**Aim of the exercise**
Write out, exactly as given, every line from the one holding "lower_housing();" to the one holding "obj.data.transform(world)", including both.

**Provided data**

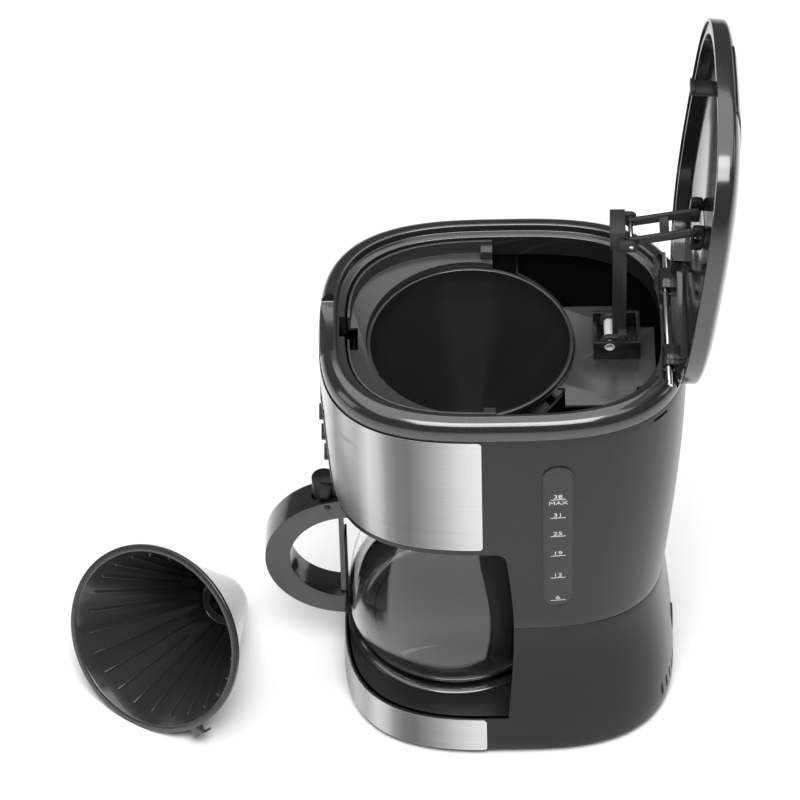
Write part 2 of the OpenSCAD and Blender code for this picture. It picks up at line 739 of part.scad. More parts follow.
module lid_bracket() {
    color([0.05, 0.05, 0.05]) swung() for (s = [-1, 1]) difference() {
        side_prism(lid_pin_shut[0] - 8, lid_pin_shut[0] + 11, lid_z + 0.5, liner_z - gap, 2.5,
            s > 0 ? lug_x : -lug_x - lug_t, s > 0 ? lug_x + lug_t : -lug_x);
        // slot that the link's pins slide in
        side_prism(lid_pin_shut[0] - 2.2, lid_pin_shut[0] + 4.8, lid_pin_shut[1] - 2.3,
            lid_pin_shut[1] + 2.3, 2.2, -20, 20);
    }
}
module lid_pad() {
    color([0.7, 0.7, 0.69]) swung() block(-6.8, 6.8, lid_pin_shut[0] - 4, lid_pin_shut[0] + 8, liner_z -
        1.6, liner_z - gap);
}
// Raised thumb plate on the outside, at the front
module lid_plate() {
    edge = lid_yc - lid_b;
    color([0.5, 0.5, 0.51]) swung() intersection() {
        difference() {
            crown(-1.1, -1.1);
            crown(-0.02, -0.02);
        }
        translate([0, 0, lid_z + lid_band + 0.5]) linear_extrude(big) union() {
            translate([-plate_half_w + 8, edge + 3]) square([2 * plate_half_w - 16, 62]);
            translate([-plate_half_w, edge + 3]) square([2 * plate_half_w, 54]);
            for (s = [-1, 1]) translate([s * (plate_half_w - 8), edge + 57]) circle(8);
        }
    }
}
module lid_catch() {
    y = -rim_d / 2 + rim_band + 3.6;
    color([0.05, 0.05, 0.05]) swung() union() {
        block(-6, 6, y, y + 3, body_h - 15, liner_z - gap);
        block(-6, 6, y - 1.4, y + 1, body_h - 15, body_h - 12);
        block(-12, 12, y, y + 12, liner_z - 2.4, liner_z - gap);
    }
}

// ---- Spray arm and link, drawn standing up ----
arm_y0 = barrel[0] + 2;
arm_y1 = barrel[0] + 11;
head_z = head_pin[1] - 5;
module spray_arm() {
    color([0.16, 0.16, 0.17]) difference() {
        union() {
            block(-6, 6, arm_y0, arm_y1, barrel[1] - 2, head_z - gap);
            block(-11.8, 11.8, arm_y0 + 4, arm_y1, barrel[1] - 6, barrel[1] + 8);
            for (s = [-1, 1]) {
                rod_x(6, s * 10 - 1.8, s * 10 + 1.8, barrel[0], barrel[1]);
                block(s * 10 - 1.8, s * 10 + 1.8, barrel[0], arm_y1, barrel[1] - 6, barrel[1] + 6);
            }
        }
        rod_x(barrel_r + play, -20, 20, barrel[0], barrel[1]);
        rod_x(barrel_r + 1, -8.2, 8.2, barrel[0], barrel[1]);
        translate([0, (arm_y0 + arm_y1) / 2, barrel[1] - 10]) cylinder(h = 200, r = 2.6);
    }
}
module spray_head() {
    y0 = arm_y0 - 2;
    y1 = arm_y1 - 1;
    color([0.18, 0.18, 0.19]) difference() {
        union() {
            block(-head_w / 2, head_w / 2, y0, y1, head_z, head_z + 15);
            for (s = [-1, 1]) {
                rod_x(4.2, s * 13.2 - 1.6, s * 13.2 + 1.6, head_pin[0], head_pin[1]);
                block(s * 13.2 - 1.6, s * 13.2 + 1.6, y1 - 4, head_pin[0], head_pin[1] - 4.2,
                    head_pin[1] + 4.2);
                block(s * 12.5 - 2.3, s * 12.5 + 2.3, y1 - 4, y1 - 1, head_pin[1] - 4.2, head_pin[1] + 4.2);
            }
        }
        rod_x(pin_r, -20, 20, head_pin[0], head_pin[1]);
        translate([0, (arm_y0 + arm_y1) / 2, head_z - 5]) cylinder(h = 14, r = 2.6);
        for (x = [-8, -4, 0, 4, 8], z = [3, 7.5, 12]) translate([x, y0 - 1, head_z + z]) rotate([-90, 0,
            0]) cylinder(h = 4, r = 0.8);
    }
}
module link_pin() {
    color([0.7, 0.7, 0.7]) rod_x(pin_r, -14.8, 14.8, head_pin[0], head_pin[1]);
}
link_x0 = 7.6;
link_x1 = 10.2;
module link_frame() {
    dy = lid_pin[0] - head_pin[0];
    dz = lid_pin[1] - head_pin[1];
    len_yz = sqrt(dy * dy + dz * dz);
    color([0.3, 0.3, 0.31]) translate([0, head_pin[0], head_pin[1]]) rotate([atan2(dz, dy), 0, 0])
        difference() {
        union() {
            for (s = [-1, 1]) {
                m = s * (link_x0 + link_x1) / 2;
                h = (link_x1 - link_x0) / 2;
                block(m - h, m + h, 0, len_yz, -3, 3);
                rod_x(3.4, m - h, m + h, 0, 0);
                rod_x(3, m - h, m + h, len_yz, 0);
                rod_x(pin_r, s > 0 ? link_x1 - 1 : -14.6, s > 0 ? 14.6 : -link_x1 + 1, len_yz, 0);
            }
            block(-link_x0 - 1, link_x0 + 1, len_yz * 0.44, len_yz * 0.44 + 6, -1.6, 1.6);
        }
        rod_x(pin_r + play, -20, 20, 0, 0);
    }
}

// ---- Jug ----
module jug_glass() {
    corner = 12;
    belly_z = corner + 8;
    foot = min(foot_r, jug_r - corner - 1);
    function wall_pts(d) = concat(
        [for (k = [0 : 6])
            [jug_r - corner + (corner - d) * sin(15 * k), corner - (corner - d) * cos(15 * k)]],
        [for (k = [1 : 12]) let (t = k / 12)
            [blend(jug_r - d, neck_r - d, (1 - cos(180 * pow(t, 1.25))) / 2), blend(belly_z, jug_h, t)]]);
    outer = wall_pts(0);
    inner = wall_pts(glass_t);
    color([0.75, 0.78, 0.8, 0.35]) translate([0, jug_y, glass_z]) rotate_extrude($fn = 96) polygon(concat(
        [[0, 0.8], [foot - 4, 0.8], [foot - 3, 0]], outer,
        [for (k = [len(inner) - 1 : -1 : 0]) inner[k]], [[0, glass_t + 0.8]]));
}
module jug_band() {
    color([0.7, 0.7, 0.71]) translate([0, jug_y, collar_z - 9]) difference() {
        cylinder(h = 6, r = neck_r + 3.2, $fn = 96);
        translate([0, 0, -1]) cylinder(h = 8, r = neck_r + 1.4, $fn = 96);
    }
}
module jug_collar() {
    color([0.06, 0.06, 0.065]) translate([0, jug_y, 0]) difference() {
        union() {
            rotate_extrude($fn = 96) polygon([
                [neck_r + 0.4, collar_z - 2.6], [neck_r + 4, collar_z - 2.6], [neck_r + 5, collar_z + 1],
                [neck_r + 5, collar_z + 5], [neck_r + 2.5, collar_z + 5], [neck_r + 2.5, collar_z + 2.6],
                [neck_r - 3, collar_z + 2.6], [neck_r - 3, collar_z + 0.2], [neck_r + 0.4, collar_z +
                    0.2]]);
            // pouring lip, away from the handle
            translate([-9, neck_r + 2, collar_z + 1]) cube([18, 9, 5]);
        }
        translate([-6.5, neck_r - 8, collar_z + 2.6]) cube([13, 17, 10]);
    }
}
handle_y = jug_y - handle_reach;                    // outermost point of the handle
handle_z0 = glass_z + 10;
handle_z1 = collar_z - 2;
lever_at = [handle_y + 44.5, collar_z - 8];          // pivot of the jug lid
knob_r = 8.5;
module jug_handle() {
    root = jug_y - jug_r - 2;
    r = (handle_z1 - handle_z0) / 2;
    cy = handle_y + r;
    cz = (handle_z0 + handle_z1) / 2;
    top_root = jug_y - neck_r - 5.2;
    color([0.08, 0.08, 0.085]) difference() {
        union() {
            translate([-handle_w / 2, 0, 0]) rotate([90, 0, 90]) linear_extrude(handle_w) difference() {
                union() {
                    translate([cy, cz]) circle(r = r, $fn = 128);
                    translate([cy, cz]) square([top_root - cy, r]);
                    translate([cy, cz - r]) square([root - cy, r]);
                }
                translate([cy, cz]) circle(r = r - handle_t, $fn = 128);
                translate([cy, cz - r + handle_t]) square([100, 2 * r - 2 * handle_t]);
                translate([root, cz - r - 1]) square([60, r + 10]);
            }
            // post that stands along the glass
            block(-handle_w / 2 + 3, handle_w / 2 - 3, root - 3.5, root, handle_z0 + 4, handle_z1 - 4);
        }
        // pocket for the thumb lever, its pin and the screw
        block(-6.6, 6.6, lever_at[0] - 5, 0, lever_at[1] - 7, big);
        translate([0, lever_at[0] - 2, lever_at[1] - 5]) cylinder(h = big, r = knob_r + 0.6);
        rod_x(2 + play, -20, 20, lever_at[0], lever_at[1]);
        translate([0, jug_y, 0]) cylinder(h = big, r = neck_r + 5.1, $fn = 96);
        translate([0, root + 1, handle_z0 + 8.5]) rotate([90, 0, 0]) cylinder(h = 12, r = 1.8);
    }
}
module handle_strap() {
    root = jug_y - jug_r - 0.4;
    color([0.05, 0.05, 0.05]) difference() {
        block(-6, 6, root - 1.5, root, glass_z + 3, collar_z - 44);
        translate([0, root + 5, handle_z0 + 8.5]) rotate([90, 0, 0]) cylinder(h = 12, r = 1.8);
    }
}
module handle_screw() {
    root = jug_y - jug_r - 0.4;
    color([0.6, 0.6, 0.6]) translate([0, root + 0.2, handle_z0 + 8.5]) rotate([90, 0, 0])
        cylinder(h = 9, r = 1.75);
}
module lever_pin() {
    color([0.7, 0.7, 0.7]) rod_x(2, -handle_w / 2 - 0.6, handle_w / 2 + 0.6, lever_at[0], lever_at[1]);
}
module jug_lid() {
    z = collar_z + 3.2;
    color([0.06, 0.06, 0.065]) difference() {
        union() {
            translate([0, jug_y, z]) cylinder(h = 6.5, r = neck_r + 0.8, $fn = 96);
            translate([0, jug_y, z]) cylinder(h = 8, r = 26, $fn = 64);
        }
        translate([0, jug_y, z + 4]) cylinder(h = 10, r = 22);
        translate([0, jug_y, z - 1]) cylinder(h = 20, r = 5);
    }
}
module thumb_lever() {
    z = collar_z + 3.2;
    color([0.05, 0.05, 0.05]) difference() {
        union() {
            block(-6, 6, lever_at[0], jug_y - neck_r + 6, z + 6.6, z + 9);
            block(-6, 6, lever_at[0] - 4, lever_at[0] + 8, lever_at[1], z + 9);
            rod_x(5, -6, 6, lever_at[0], lever_at[1]);
            translate([0, lever_at[0] - 2, lever_at[1] + 5]) cylinder(h = 14, r = knob_r);
        }
        rod_x(2 + play, -20, 20, lever_at[0], lever_at[1]);
    }
}

// ---- Filter basket, lying on the table in front ----
lying = [43, -245];
lying_turn = 57;
flange_w = 3;
tilt = atan((basket_r + flange_w - basket_end_r) / basket_h);
flange_t = 3;
rib_t = 1.4;
rib_h = 1.8;
module lain() {
    // rests on its rim edge and its small end
    lift = (basket_r + flange_w) * cos(tilt);
    translate([lying[0], lying[1], 0]) rotate([0, 0, lying_turn]) translate([0, 0, lift])
        rotate([90 - tilt, 0, 0]) translate([0, 0, -basket_h]) children();
}
module filter_basket() {
    r0 = basket_end_r;
    r1 = basket_r;
    t = basket_wall;
    color([0.2, 0.2, 0.21]) lain() union() {
        rotate_extrude($fn = 96) polygon([
            [6, 0], [r0, 0], [r1, basket_h - flange_t], [r1 + flange_w, basket_h - flange_t],
            [r1 + flange_w, basket_h], [r1 - t, basket_h], [r0 - t, t], [6, t]]);
        for (k = [0 : rib_count - 1]) rotate([0, 0, 360 * (k + 0.5) / rib_count]) basket_rib();
        // tab that keys into the holder
        rotate([0, 0, 30]) block(-5, 5, -r1 - 9, -r1 + 0.5, basket_h - 2, basket_h - 0.4);
        rotate([0, 0, 30]) block(-5, 5, -r1 - 9, -r1 - 7.4, basket_h - 9, basket_h - 1);
    }
}
// Inner radius of the basket at a height above its small end
function basket_in(z) = basket_end_r - basket_wall
    + (z - basket_wall) * (basket_r - basket_end_r) / (basket_h - basket_wall);
module basket_rib() {
    z0 = basket_wall + 3;
    z1 = basket_h - 7;
    sink = basket_wall / 2;
    rotate([90, 0, 0]) translate([0, 0, -rib_t / 2]) linear_extrude(rib_t) polygon([
        [basket_in(z0) - rib_h, z0], [basket_in(z0) + sink, z0],
        [basket_in(z1) + sink, z1], [basket_in(z1) - rib_h, z1]]);
}
module basket_valve() {
    color([0.15, 0.15, 0.16]) lain() rotate_extrude() polygon([
        [0, 1.5], [5.6, 1.5], [5.6, basket_wall + 0.1], [10, basket_wall + 0.1], [10, basket_wall + 2.6],
        [4, basket_wall + 3.6], [2.5, basket_wall + 12], [0, basket_wall + 12]]);
}

lower_housing();
upper_housing();
niche_liner();
chamber_floor();
top_rim();
upper_steel_panel();
base_steel_band();
control_panel();
display_window();
gauge_window();
water_tank();
brew_deck();
brew_funnel();
funnel_bridge();
arm_cradle();
pivot_barrel();
riser_pipe();
lid_hinge_rod();
base_plate();
rubber_feet();
base_screws();
hot_plate();
hot_plate_ring();
heater_tube();
thermostat();
thermal_fuse();
check_valve();
inlet_hose();
riser_hose();
hose_clamps();
control_board();
cord_gland();
lid_shell();
lid_liner();
lid_plate();
lid_bracket();
lid_pad();
lid_catch();
spray_arm();
spray_head();
link_pin();
link_frame();
jug_glass();
jug_collar();
jug_band();
jug_handle();
handle_strap();
handle_screw();
lever_pin();
jug_lid();
thumb_lever();
filter_basket();
basket_valve();
button(0);  // button_1
button(1);  // button_2
button(2);  // button_3
button(3);  // button_4
button(4);  // button_5
button(5);  // button_6
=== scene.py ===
import json
import math
import bpy
import bmesh
from mathutils import Matrix, Vector

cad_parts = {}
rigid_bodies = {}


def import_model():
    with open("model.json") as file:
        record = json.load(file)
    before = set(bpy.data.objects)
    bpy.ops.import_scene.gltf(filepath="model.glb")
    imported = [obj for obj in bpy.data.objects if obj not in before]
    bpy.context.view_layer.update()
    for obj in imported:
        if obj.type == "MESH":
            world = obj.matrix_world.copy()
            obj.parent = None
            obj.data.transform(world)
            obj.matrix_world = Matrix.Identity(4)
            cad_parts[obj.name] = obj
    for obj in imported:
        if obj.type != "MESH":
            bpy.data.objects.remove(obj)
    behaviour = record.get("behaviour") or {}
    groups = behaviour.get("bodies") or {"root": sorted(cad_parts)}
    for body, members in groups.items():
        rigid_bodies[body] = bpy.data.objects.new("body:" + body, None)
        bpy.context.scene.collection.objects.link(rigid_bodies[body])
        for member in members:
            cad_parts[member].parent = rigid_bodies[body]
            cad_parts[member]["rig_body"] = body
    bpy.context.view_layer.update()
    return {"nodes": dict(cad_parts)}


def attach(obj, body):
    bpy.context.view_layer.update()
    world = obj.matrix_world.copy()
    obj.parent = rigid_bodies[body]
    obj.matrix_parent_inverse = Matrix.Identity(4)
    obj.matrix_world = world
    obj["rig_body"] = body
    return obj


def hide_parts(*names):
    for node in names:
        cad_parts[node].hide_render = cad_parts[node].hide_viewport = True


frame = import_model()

mm = 0.001
scene = bpy.context.scene

# camera
camera = {"centre": (2.657, -0.0213, 3.1308), "forward": (-0.67841, -0.0124, -0.73457),
          "roll": -1.74, "lens": 261.83}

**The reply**
lower_housing();
upper_housing();
niche_liner();
chamber_floor();
top_rim();
upper_steel_panel();
base_steel_band();
control_panel();
display_window();
gauge_window();
water_tank();
brew_deck();
brew_funnel();
funnel_bridge();
arm_cradle();
pivot_barrel();
riser_pipe();
lid_hinge_rod();
base_plate();
rubber_feet();
base_screws();
hot_plate();
hot_plate_ring();
heater_tube();
thermostat();
thermal_fuse();
check_valve();
inlet_hose();
riser_hose();
hose_clamps();
control_board();
cord_gland();
lid_shell();
lid_liner();
lid_plate();
lid_bracket();
lid_pad();
lid_catch();
spray_arm();
spray_head();
link_pin();
link_frame();
jug_glass();
jug_collar();
jug_band();
jug_handle();
handle_strap();
handle_screw();
lever_pin();
jug_lid();
thumb_lever();
filter_basket();
basket_valve();
button(0);  // button_1
button(1);  // button_2
button(2);  // button_3
button(3);  // button_4
button(4);  // button_5
button(5);  // button_6
=== scene.py ===
import json
import math
import bpy
import bmesh
from mathutils import Matrix, Vector

cad_parts = {}
rigid_bodies = {}


def import_model():
    with open("model.json") as file:
        record = json.load(file)
    before = set(bpy.data.objects)
    bpy.ops.import_scene.gltf(filepath="model.glb")
    imported = [obj for obj in bpy.data.objects if obj not in before]
    bpy.context.view_layer.update()
    for obj in imported:
        if obj.type == "MESH":
            world = obj.matrix_world.copy()
            obj.parent = None
            obj.data.transform(world)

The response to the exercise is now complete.